Commercial canned goods had been on the market in America for over a century by this point, but according to local historian Lee Graves, canning beer presented special issues. Cans at that time were made from tin-plated steel, which gave canned beer a metallic, less-than-refreshing flavor. Everything changed when the American Can Company invented the keg-lined can, which featured a liner made from enamel and Vinylite, a resinous plastic material. Finally, beer could be pasteurized, shipped and stored in lightweight, disposable cans, but that didn’t mean that brewing companies were sold on the concept.
Only Gottfried Krueger Brewing Company, based in New Jersey, was willing to give it a shot. On the ACC’s dime, Krueger released a sample of 2,000 free cans in its local market, earning rave reviews — but the company was still unconvinced. If the new cans flopped, according to Graves, “it would have really damaged [Krueger’s] reputation.” As one last test, Krueger picked a market completely unlike its own: Richmond, where an ACC factory was located at the time.
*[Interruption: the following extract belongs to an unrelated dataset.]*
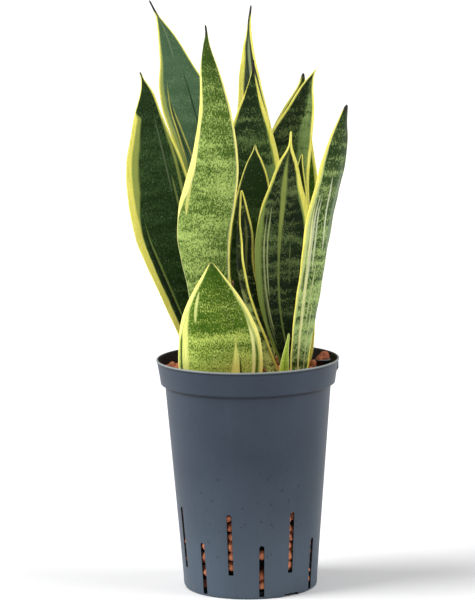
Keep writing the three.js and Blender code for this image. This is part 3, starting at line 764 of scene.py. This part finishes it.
LEAF_LOOKS["leaf_rear_right"] = dict(
    GREY_LEAF, bands=0.6, wave=0.6, taller=4, tip=252, dark=(34, 66, 4), light=(116, 148, 52),
    tint=(62, 96, 24), inner=(140, 158, 66),
    light_share=[[0, 0.5], [170, 0.4], [255, 0.1]],
    left=[[0, 2.6, 3], [60, 2.2, 2.8], [200, 2.2, 2.8], [255, 0.8, 0.8]],
    right=[[0, 2, 2.4], [180, 2.2, 2.8], [255, 0.6, 0.6]],
    stripes=[(190, 244, -0.5, -0.3, 2, (34, 50, 26))],
)

for number, (node, looks) in enumerate(LEAF_LOOKS.items()):
    looks["seed"] = 3.7 * number
    material = leaf_material(node, looks)
    mesh = leaf_mesh(node, looks, number)
    add_piece(node + "_blade", mesh, [material], [node])

# ---------- dried scrap


def scrap_material():
    """Dried leaf: brown fibres, bleached in places."""
    look = Look("dried_leaf")
    x, y, z = look.parts(look.place())
    fibres = look.noise(look.vector(x * 900, y * 900, z * 300), 1, 3, 0.6)
    colour = look.mix(look.step(fibres, 0.35, 0.65), rgb(62, 44, 30), rgb(150, 118, 84))
    return look.finish(colour, look.scaled(fibres, 0.2, 0.7), fibres, 0.2, 0.2)


SCRAP_HEIGHT = LEAF_BASE + 96
SCRAP_THICKNESS = 0.44
SCRAP_ROWS = 26
SCRAP_RING = 10
SCRAP_PATH = (
    (-2, 0.7, -3), (0, 1, -1.2), (1, 1.3, 0.8), (1, 1.5, 2.4), (0.2, 1.5, 3.1), (-0.5, 1.4, 2.5),
)
SCRAP_WIDTHS = (0.5, 0.8, 0.9, 0.75, 0.55, 0.2)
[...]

Krueger’s Finest and Krueger’s Cream Ale hit city shelves on Jan. 24, 1935. “It was a huge success right off the bat,” Graves says. Soon, canned Krueger’s was available outside of Richmond, and canned beer was all the rage. Pabst Brewing Company started canning during that summer, and by December breweries in places as far-flung as Wales were giving keg-lined cans a shot. The rest, as they say, is history. By the end of 1935, more than 35 other companies were selling their beer in cans.
In 2013, Richmond’s Hardywood Park Craft Brewery released a cream ale with a flavor concept and can design explicitly nodding to the original Krueger brew. Fittingly, it was also the brewery’s first beer to be sold in a can. Like its predecessor, Hardywood’s cream ale was the first signal of a new path forward: The craft brewery phased out bottles completely in late 2023, citing sustainability.
“Aluminum is infinitely recyclable,” Hardywood Brewmaster Brian Nelson says, “and a lot of municipalities aren’t even recycling glass anymore.” Cans are also cheaper to ship and safer to dispose of, according to Nelson, all of which makes them the eco-friendlier option.
Ninety years on, the future for canned beer and other beverages still looks bright. According to the research firm IWSR, ready-to-drink beverages “were the star of the global beverage alcohol market,” being “the only major category to record volume growth (+2%), alongside a strong +6% uptick in value” in 2023. RTDs, a sector that also includes hard seltzers and canned wine and cocktails, are also on track to continue growing and become more sophisticated “as consumers explore more premium options [and seek] more affordable and convenient alternatives to traditional beverage alcohol categories.”